The space is small and friendly, so do not treat it like a giant chain where you can always count on endless seating. It is better as a planned lunch, a relaxed early dinner, or a takeout feast to share.
Haddon Township already has a strong food scene, and Que Ricas adds the kind of colorful, generous, gluten-free-friendly option that makes the town worth a dedicated stop.
11. Nami Nori — Montclair

Nami Nori brings a little downtown-cool energy to Montclair without making the experience feel stiff. The restaurant specializes in open-style temaki, which means sushi hand rolls arrive like crisp, elegant little flavor boats instead of tightly wrapped cones.
It is casual enough for a weeknight but polished enough for a date, and the gluten-free appeal is huge: this is one of those rare sushi experiences where gluten-free diners can relax into the meal instead of interrogating every sauce. The signature sets are a smart way to start because they let you taste across the menu without overthinking it.
Expect fresh fish, crunchy textures, bright sauces, and rice-to-filling ratios that make each hand roll feel intentional. The vegan section is also worth attention, even if you are not vegan, because Nami Nori treats vegetables and plant-based combinations as their own thing rather than an obligation.
The Montclair location is on Bloomfield Avenue, which means parking can require a little patience, but the payoff is worth it.
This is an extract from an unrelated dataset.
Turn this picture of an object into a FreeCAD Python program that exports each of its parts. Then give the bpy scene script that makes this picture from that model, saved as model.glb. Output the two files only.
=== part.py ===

Reservations are helpful, especially for dinner, and the restaurant also offers takeout with packaging designed to keep the nori crisp.
Bonus planning note: the Montclair location is BYOB, so bring beer, wine, or sake if you want to make the meal feel extra dialed in.
12. goodbeet — Haddon Township

Haddon Township has become one of South Jersey’s sneaky-good food towns, and goodbeet fits right into that orbit with gluten-free food that feels colorful, modern, and actually fun to eat.
The restaurant is known for gluten-free and dairy-free cooking with a strong plant-forward identity, and the menu has the kind of variety that makes it work for lunch with friends, a solo bowl-and-smoothie situation, or a casual dinner when you want something satisfying but not heavy.
The hits lean bright and hearty: bowls, burgers, zoodles, salads, coconut “BLT” style flavors, gluten-free sweets, and the kind of sauces that make vegetables feel like the main event.
The goodbeet burger is a smart order if you want something substantial, while the zoodles with “meatballs” are a good pick for anyone who misses that cozy pasta-adjacent feeling but wants to keep things lighter.
Save room for dessert if the case is stocked; gluten-free and dairy-free treats are part of the draw here. The Haddon Avenue location puts it right in the Westmont/Haddon Township area, making it easy to pair with a stroll, shopping, or a second stop nearby.
It is casual, stylish in a rustic-modern way, and especially useful for groups where some people are gluten-free, some are dairy-free, and someone else “just wants something good.”
13. zest — Fairfield

A cafe that can handle smoothies, sourdough-style bites, baked goods, salads, coffee, and meal prep while keeping ingredients naturally gluten-free is always going to earn repeat visits.
zest in Fairfield is that kind of spot: bright, practical, and built for real-life eating. It works when you need breakfast, a quick lunch, a better-for-you snack, or something sweet that does not come with the usual gluten-free gamble.
The menu leans into smoothies, juices, acai bowls, salads, soups, organic coffee, kombucha, and gluten- and dairy-free baked goods. That makes it especially good for mornings or mid-afternoon stops, when a full restaurant meal is too much but a sad packaged bar will not cut it.
Acai bowls are a natural order, especially with housemade gluten-free granola, but the baked goods are what tend to win people over. Banana bread, brownies, waffles, and rotating treats make the place feel more indulgent than its health-conscious setup might suggest.
Because zest is a cafe, not a long dinner destination, plan it as a daytime road-trip reward. Stop in before errands, after a North Jersey hike, or when you want something nourishing that still feels like a treat.
For gluten-free diners near Fairfield, it is the kind of everyday place worth going out of your way for.